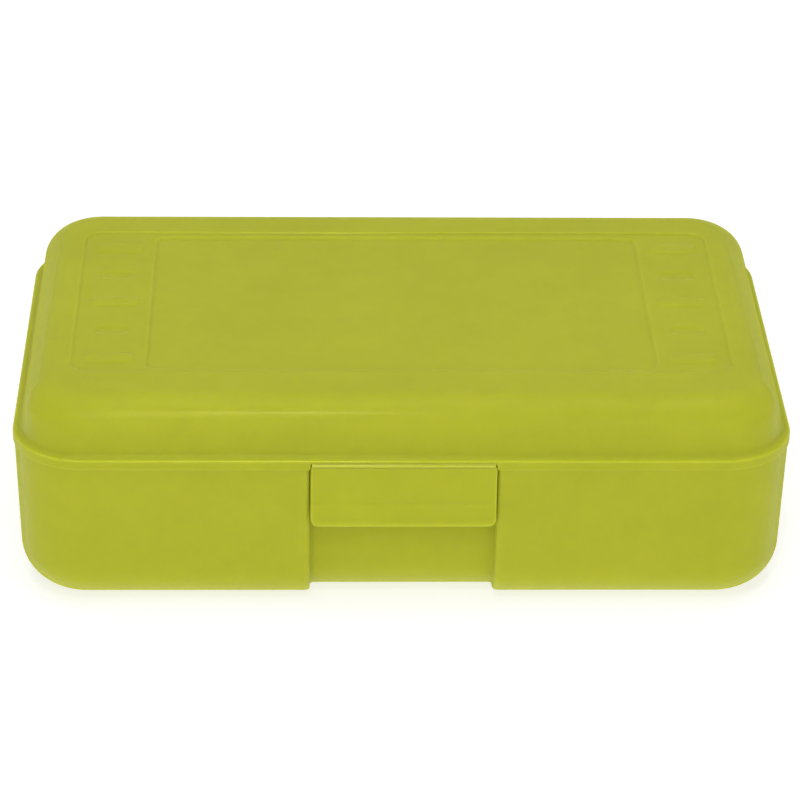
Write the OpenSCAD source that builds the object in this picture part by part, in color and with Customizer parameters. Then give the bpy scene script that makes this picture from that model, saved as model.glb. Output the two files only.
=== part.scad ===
// Hinged pencil case: a rounded tub, a domed lid that swings on two snap
// hinges at the back, and a front latch flap that hangs from the lid by a
// living hinge. Origin: centre of the flat bottom. X is the length, the
// latch faces -Y, +Z is up. Millimetres.

/* [Case] */
// Length of the lid's rim, end to end
case_l = 215.9; // [190:0.1:240]
// Depth of the lid's rim, front to back, without latch and hinges
case_w = 131.2; // [115:0.1:150]
// Radius of the vertical corners at the rim
corner_r = 20.1; // [18.5:0.1:26]
// Moulded wall thickness
wall = 1.6; // [1.3:0.1:1.9]

/* [Tub] */
// Height of the line where the lid's rim meets the tub
split_z = 45.16; // [40:0.01:55]
// Radius of the rounded bottom edge
foot_r = 13.2; // [9:0.1:14]
// Draft of the tub's walls, in degrees
tub_draft = 1.4; // [0.5:0.1:2]
// Step of the tub's wall behind the edge of the lid
tub_step = 0.35; // [0.2:0.05:0.5]

/* [Lid] */
// Height of the lid's rim band
lip_h = 2.89; // [2.6:0.01:3.4]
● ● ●
TASK REQUIREMENTS —
Repeat every line of the data, exactly and in full.

EXERCISE SOLUTION —
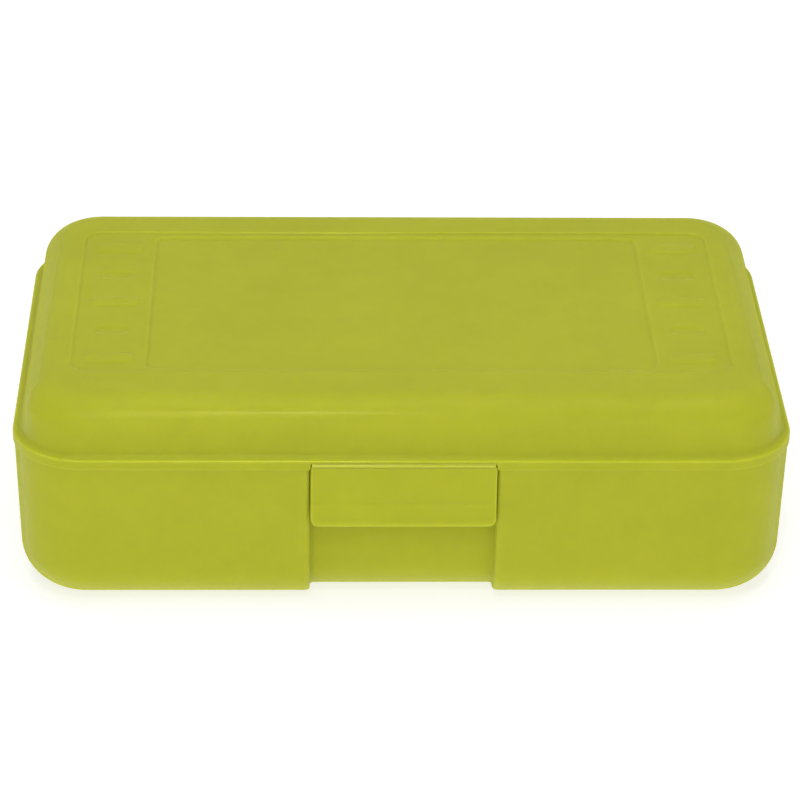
Write the OpenSCAD source that builds the object in this picture part by part, in color and with Customizer parameters. Then give the bpy scene script that makes this picture from that model, saved as model.glb. Output the two files only.
=== part.scad ===
// Hinged pencil case: a rounded tub, a domed lid that swings on two snap
// hinges at the back, and a front latch flap that hangs from the lid by a
// living hinge. Origin: centre of the flat bottom. X is the length, the
// latch faces -Y, +Z is up. Millimetres.

/* [Case] */
// Length of the lid's rim, end to end
case_l = 215.9; // [190:0.1:240]
// Depth of the lid's rim, front to back, without latch and hinges
case_w = 131.2; // [115:0.1:150]
// Radius of the vertical corners at the rim
corner_r = 20.1; // [18.5:0.1:26]
// Moulded wall thickness
wall = 1.6; // [1.3:0.1:1.9]

/* [Tub] */
// Height of the line where the lid's rim meets the tub
split_z = 45.16; // [40:0.01:55]
// Radius of the rounded bottom edge
foot_r = 13.2; // [9:0.1:14]
// Draft of the tub's walls, in degrees
tub_draft = 1.4; // [0.5:0.1:2]
// Step of the tub's wall behind the edge of the lid
tub_step = 0.35; // [0.2:0.05:0.5]

/* [Lid] */
// Height of the lid's rim band
lip_h = 2.89; // [2.6:0.01:3.4]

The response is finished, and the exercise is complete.